The third wall, Pantsula Today, is the strongest collection of photographs on view. Meeting the different crews through group portraits conveys the visual power of pantsula fashion as it’s meant to be viewed—as a coordinated group uniform. Capturing the dancers posed with their crews or performing in front of an audience, these photographs feel more like documentary work rather than street style fashion photography. The act of performance comes into focus in a set capturing the crews dancing for the community. An image of the crew Rozary Productions from Dukathole, shows the trio of dancers in matching outfits standing high above their audience on industrial structures used as platforms. The men wear white gloves, holding their hands to the sky while a group of small children look up, watching from below.

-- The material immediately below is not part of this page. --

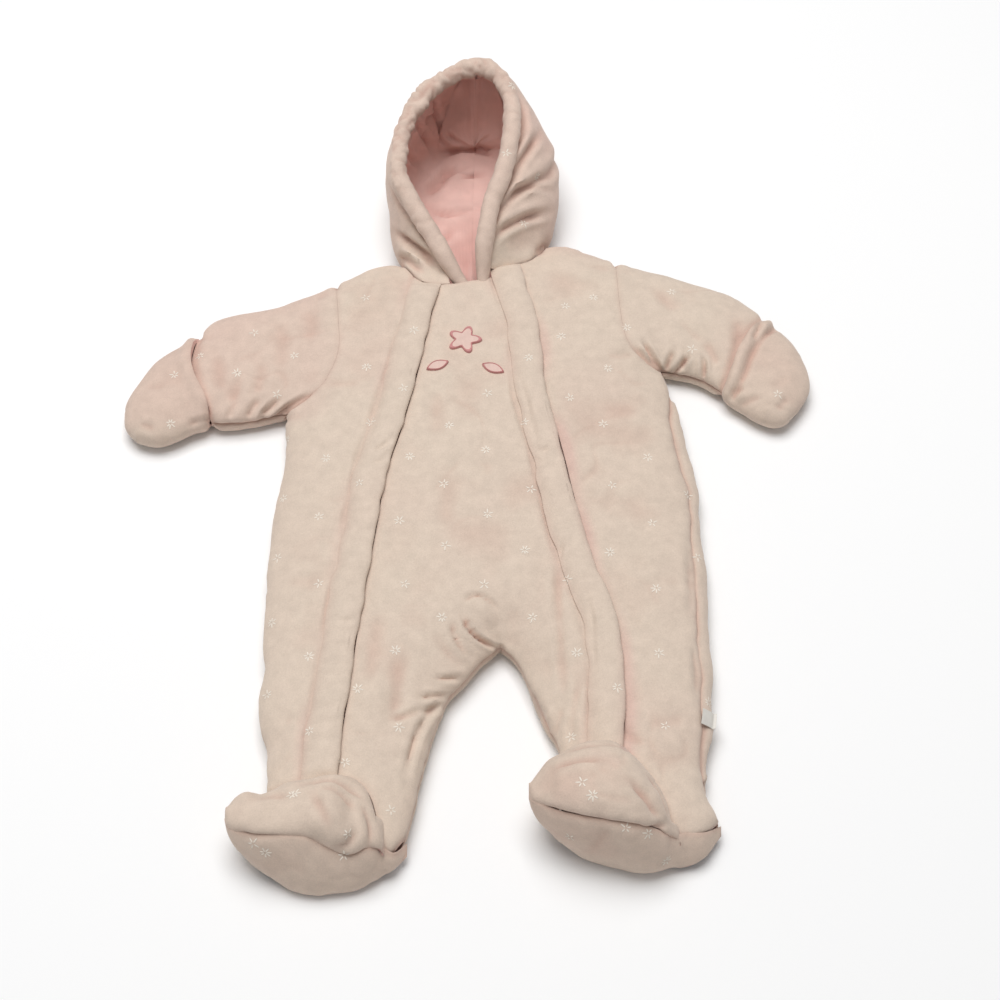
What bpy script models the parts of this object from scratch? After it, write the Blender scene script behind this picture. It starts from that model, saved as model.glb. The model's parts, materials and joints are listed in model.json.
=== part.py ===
"""Baby snowsuit in padded velour, laid on its back, with hood, fold-over mitts and feet.

+Z is up, +Y points from the feet to the hood and -X is the wearer's right. The suit is one
puffed outline: the front skin and the back skin both start at the side seams and round away
from them, and every panel is a region of those skins with its own padded wall. The hood and
the feet are lofts through short tables of sections. All tables are in millimetres.
"""

import bmesh
import bpy
import numpy as np

MM = 0.001

# Padding: a wall is thin where it is sewn or folded and full a little way in.
WALL_FULL = 8.5
WALL_SEWN = 3.0
WALL_RAMP = 17.0
SEAM_GAP = 0.4

# The puffed body: height of the side seam, rounding of both skins, height of the front.
SEAM_Z = 13.0
FRONT_ROUND = 45.0
MITT_ROUND = 32.0
BACK_ROUND = 16.0
BODY_CROWN = 32.0
SLEEVE_CROWN = 30.0
MITT_CROWN = 27.0
BELLY_DOME = 6.0
BELLY_REACH = 120.0

# Zips with their guards, the strip of the back that comes round onto the front.
ZIP_CHANNEL = 4.0
ZIP_TAPE = 11.0
ZIP_TAPE_THICK = 1.2
ZIP_DEPTH = 5.9
ZIP_TEETH = 2.8
ZIP_TEETH_TOP = 2.0
GUARD_WIDTH = 20.0
GUARD_HEIGHT = 5.5
TURNED_BACK = 8.0

# Hood, feet and small pieces.
HOOD_WALL = 5.0
LINING_WALL = 2.4
RIM_RADIUS = 7.0
SOLE_WALL = 7.0
SOLE_SEWN = 1.5
TIP_SLACK = 1.0
SOLE_BULGE = 8.0
FOOT_WALL = 6.0
LABEL_LENGTH = 12.0
LABEL_WALL = 0.8
APPLIQUE_WALL = 1.2
LABEL_Y = -263.0
LABEL_STANDS = 1.5
LABEL_LIFT = 0.6
CLEAR = 0.35
GUARD_CLEAR = 0.5
MITT_LIP = 3.0
MITT_WALL = 6.0

# Steps of the panels. Panels that share a seam step along it at the same places.
SIDE_STEPS = 14
FORK_STEP = 9
ARMHOLE_SHARES = (0, 0.04, 0.15, 0.31, 0.5, 0.69, 0.85, 0.96, 1)
SHOULDER_SHARES = (0, 0.06, 0.22, 0.54, 1)
NECK_STEPS = 3
COLUMN_SHARES = (0, 0.03, 0.11, 0.27, 0.5, 0.67, 0.83, 1)
CENTRE_SHARES = (0, 0.1, 0.35, 0.65, 0.9, 1)
CENTRE_STEPS = 13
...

The final wall, Movement, focuses on the dance style that characterizes pantsula. Taking a cue from Eadweard Muybridge, Saunders shows two contact sheets capturing an individual dancer’s movements frame by frame. The wall text explains that pantsula is a method of storytelling, describing the choreography itself as composed of “elements of daily life in Johannesburg’s townships.” Gestures like raising an arm to hail a bus or jumping from a moving train to a platform are exaggerated into choreography.
Saunders’ compositions utilize setting only as background, relegating visual focus to his subjects and their clothing. As described on his website, “Saunders' work typically conveys an upbeat energy. He doesn't so much ignore surrounding political and social problems, as relegate them to the background, against which his subjects' boundless creativity generates an irrepressible optimism.”

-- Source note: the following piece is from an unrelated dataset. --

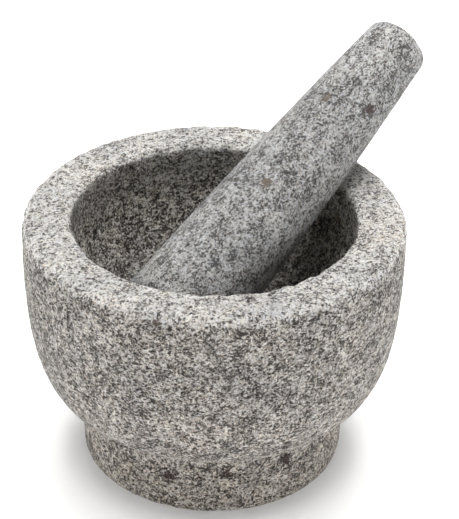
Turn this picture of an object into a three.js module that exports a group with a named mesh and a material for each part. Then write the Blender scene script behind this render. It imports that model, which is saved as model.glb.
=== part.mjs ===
// Granite mortar and pestle: a thick turned bowl on a pedestal foot, with its pestle leaning in it.
// Millimetres, +Z up. The origin is the centre of the flat underside of the foot.
// The pestle leans towards +X, with its grip end out over the rim.

import * as THREE from 'three';

// Mortar, outside
const OUTER_RADIUS = 101.5;        // at the rim, an eight inch bowl
const HEIGHT = 145;                // underside of the foot to the top of the rim
const RIM_OUTER_ROUND = 6;         // rounded outer edge of the rim
const NECK_RADIUS = 70.3;          // crease where the bowl meets the foot
const NECK_HEIGHT = 36.5;
const SIDE_DROP = 72;              // how far the side stays near upright below the rim
const BELLY_RADIUS = 94.5;         // pulls the lower side of the bowl outwards
const BELLY_HEIGHT = 49;
const FOOT_RADIUS = 71;
const FOOT_BOW = 0.5;              // the foot's side is very slightly barrelled
const FOOT_ROUND = 7.5;            // worn lower edge of the foot

// Mortar, inside
const MOUTH_RADIUS = 74.8;
const RIM_INNER_ROUND = 5;
const WALL_DROP = 10;              // the wall drops straight below the rim before it curves in
const CAVITY_DEPTH = 76;           // top of the rim to the bottom of the bowl

// Pestle, measured along its own axis from the grip end
const PESTLE_LENGTH = 222;
const GRIP_RADIUS = 17.6;
const PESTLE_TAPER = 0.079;        // growth of the radius for each millimetre of length
const PESTLE_CURVE = 0.000104;     // how much the growth eases off towards the working end
const GRIP_ROUND = 5;
const GRIP_CROWN = 1.5;            // the grip end is nearly flat
const WORK_ROUND = 10;
const WORK_CROWN = 5;              // the working end is a shallow dome

// How the pestle lies: its low end in the bowl, its shaft on the rim
const LEAN_FROM_UPRIGHT = 65;    // degrees
const LEAN_ASIDE = -15.5;          // the shaft passes this far to one side of the bowl's axis
const LEAN_CROSSING = 20.8;        // where its axis crosses the level of the rim
const LENGTH_ABOVE_RIM = 130.5;    // length of its axis above the level of the rim

const ROUND_STEPS = 6;
const CURVE_STEPS = 16;

const graniteWarm = new THREE.MeshStandardMaterial({ color: 0x9a9690, roughness: 0.75, metalness: 0 });
const graniteCool = new THREE.MeshStandardMaterial({ color: 0x94969a, roughness: 0.6, metalness: 0 });

// Points on a round of the given radius, from one angle to another in degrees.
function round(centreR, centreZ, radius, fromDegrees, toDegrees) {
  return Array.from({ length: ROUND_STEPS + 1 }, (_, i) => {
    const angle = THREE.MathUtils.degToRad(fromDegrees + ((toDegrees - fromDegrees) * i) / ROUND_STEPS);
    return new THREE.Vector2(centreR + radius * Math.cos(angle), centreZ + radius * Math.sin(angle));
  });
}

// A closed solid turned about +Z from a profile that starts and ends on the axis.
function turned(profile, segments) {
  const points = profile.filter((p, i) => i === 0 || p.distanceTo(profile[i - 1]) > 0.05);
  return new THREE.LatheGeometry(points, segments).rotateX(Math.PI / 2);
}

// The foot's underside, worn lower edge and slightly barrelled side, up to the neck.
function footProfile() {
  const side = Array.from({ length: 5 }, (_, i) => {
    const share = (i + 1) / 6;
    const bow = 4 * FOOT_BOW * share * (1 - share);
    const z = THREE.MathUtils.lerp(FOOT_ROUND, NECK_HEIGHT, share);
    return new THREE.Vector2(THREE.MathUtils.lerp(FOOT_RADIUS, NECK_RADIUS, share) + bow, z);
  });
  return [
    new THREE.Vector2(0, 0),
    ...round(FOOT_RADIUS - FOOT_ROUND, FOOT_ROUND, FOOT_ROUND, -90, 0),
    ...side,
  ];
}

// The bowl's belly, from the neck up to the rim's outer edge.
function bellyProfile() {
  const top = HEIGHT - RIM_OUTER_ROUND;
  const curve = new THREE.CubicBezierCurve(
    new THREE.Vector2(NECK_RADIUS, NECK_HEIGHT),
    new THREE.Vector2(BELLY_RADIUS, BELLY_HEIGHT),
    new THREE.Vector2(OUTER_RADIUS, top - SIDE_DROP),
    new THREE.Vector2(OUTER_RADIUS, top),
  );
  return curve.getPoints(CURVE_STEPS);
}

// The hollow: straight down from the rim, then a quarter of an ellipse down to the axis.
function cavityProfile() {
  const drop = RIM_INNER_ROUND + WALL_DROP;
  const depth = CAVITY_DEPTH - drop;
  const bowl = new THREE.EllipseCurve(0, HEIGHT - drop, MOUTH_RADIUS, depth, 0, -Math.PI / 2, true);
  return bowl.getPoints(CURVE_STEPS);
}

function mortar() {
  const profile = [
    ...footProfile(),
    ...bellyProfile(),
    ...round(OUTER_RADIUS - RIM_OUTER_ROUND, HEIGHT - RIM_OUTER_ROUND, RIM_OUTER_ROUND, 0, 90),
    ...round(MOUTH_RADIUS + RIM_INNER_ROUND, HEIGHT - RIM_INNER_ROUND, RIM_INNER_ROUND, 90, 180),
    ...cavityProfile(),
  ];
  profile[profile.length - 1].x = 0;
  const mesh = new THREE.Mesh(turned(profile, 84), graniteWarm);
  mesh.name = 'mortar';
  return mesh;
}

// Radius of the shaft at a distance from the grip end.
function shaftRadius(along) {
  return GRIP_RADIUS + PESTLE_TAPER * along - PESTLE_CURVE * along * along;
}

// A crowned end: a shallow dome that runs into a rounded corner. The end faces +Z at the origin.
function crownedEnd(shaft, corner, crown) {
  const flat = shaft - corner;
  const dome = Array.from({ length: 5 }, (_, i) => {
    const share = i / 5;
    return new THREE.Vector2(flat * share, -crown * share * share);
  });
  return [...dome, ...round(flat, -crown - corner, corner, 90, 0)];
}

// The pestle stands along +Z with its grip end up and its working end at the origin.
function pestle() {
  const work = crownedEnd(shaftRadius(PESTLE_LENGTH - WORK_ROUND), WORK_ROUND, WORK_CROWN);
  const grip = crownedEnd(shaftRadius(GRIP_ROUND), GRIP_ROUND, GRIP_CROWN);
  const low = WORK_CROWN + WORK_ROUND;
  const high = PESTLE_LENGTH - GRIP_CROWN - GRIP_ROUND;
  const shaft = Array.from({ length: CURVE_STEPS - 1 }, (_, i) => {
    const z = THREE.MathUtils.lerp(low, high, (i + 1) / CURVE_STEPS);
    return new THREE.Vector2(shaftRadius(PESTLE_LENGTH - z), z);
  });
  const profile = [
    ...work.map((p) => new THREE.Vector2(p.x, -p.y)),
    ...shaft,
    ...grip.reverse().map((p) => new THREE.Vector2(p.x, PESTLE_LENGTH + p.y)),
  ];
  const mesh = new THREE.Mesh(turned(profile, 56), graniteCool);
  mesh.name = 'pestle';
  mesh.position.z = LENGTH_ABOVE_RIM - PESTLE_LENGTH;
  return mesh;
}

// Leans the pestle over the rim, about the point where its axis crosses the rim's level.
function leaned(mesh) {
  const tilt = new THREE.Group();
  tilt.position.set(LEAN_CROSSING, LEAN_ASIDE, HEIGHT);
  tilt.rotation.y = THREE.MathUtils.degToRad(LEAN_FROM_UPRIGHT);
  tilt.add(mesh);
  return tilt;
}

const part = new THREE.Group();
part.add(mortar());
part.add(leaned(pestle()));

export default part;
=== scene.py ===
"""Granite mortar and pestle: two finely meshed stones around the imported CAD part, with a speckled granite.

Metres, +Z up, in the CAD part's own frame. Each stone is one turned mesh whose vertices are then moved in
along their normals: broad unevenness, turning marks, pecked dimples, pits and chipped edges.
"""
import math

import bpy
import numpy as np
from mathutils import Matrix, Vector


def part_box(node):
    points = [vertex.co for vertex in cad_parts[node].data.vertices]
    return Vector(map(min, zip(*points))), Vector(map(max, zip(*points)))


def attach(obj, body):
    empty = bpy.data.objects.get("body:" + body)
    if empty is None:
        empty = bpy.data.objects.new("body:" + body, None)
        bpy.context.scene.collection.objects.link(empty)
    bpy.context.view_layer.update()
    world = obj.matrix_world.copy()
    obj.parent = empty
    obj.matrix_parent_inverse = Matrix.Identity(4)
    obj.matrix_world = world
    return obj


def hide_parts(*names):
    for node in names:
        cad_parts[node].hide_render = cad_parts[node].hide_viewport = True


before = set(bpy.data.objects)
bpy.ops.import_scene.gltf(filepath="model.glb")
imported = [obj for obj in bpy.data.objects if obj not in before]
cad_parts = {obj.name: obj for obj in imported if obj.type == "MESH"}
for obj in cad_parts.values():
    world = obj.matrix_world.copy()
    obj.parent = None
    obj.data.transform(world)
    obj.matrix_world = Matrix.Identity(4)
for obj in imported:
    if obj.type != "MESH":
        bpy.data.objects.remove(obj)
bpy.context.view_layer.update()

MM = 0.001
_, mortar_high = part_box("mortar")
HEIGHT = mortar_high.z
OUTER_RADIUS = mortar_high.x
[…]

Yet, with any venture into anthropology, the relationship of documentarian to subject is easily problematic. In this case, Chris Saunders is a white South African who was born in Johannesburg. Other than geography, the black South Africans he photographs grew up in an entirely different world. While his highly-stylized images could be interpreted as replicating an outsider’s gaze, the mediums he has chosen could also be construed as a bridge for exploring two sides of the Apartheid legacy. While Saunders depicts pantsula culture as young and bright, the body of work begs the question: What would we see from a photographer within the townships?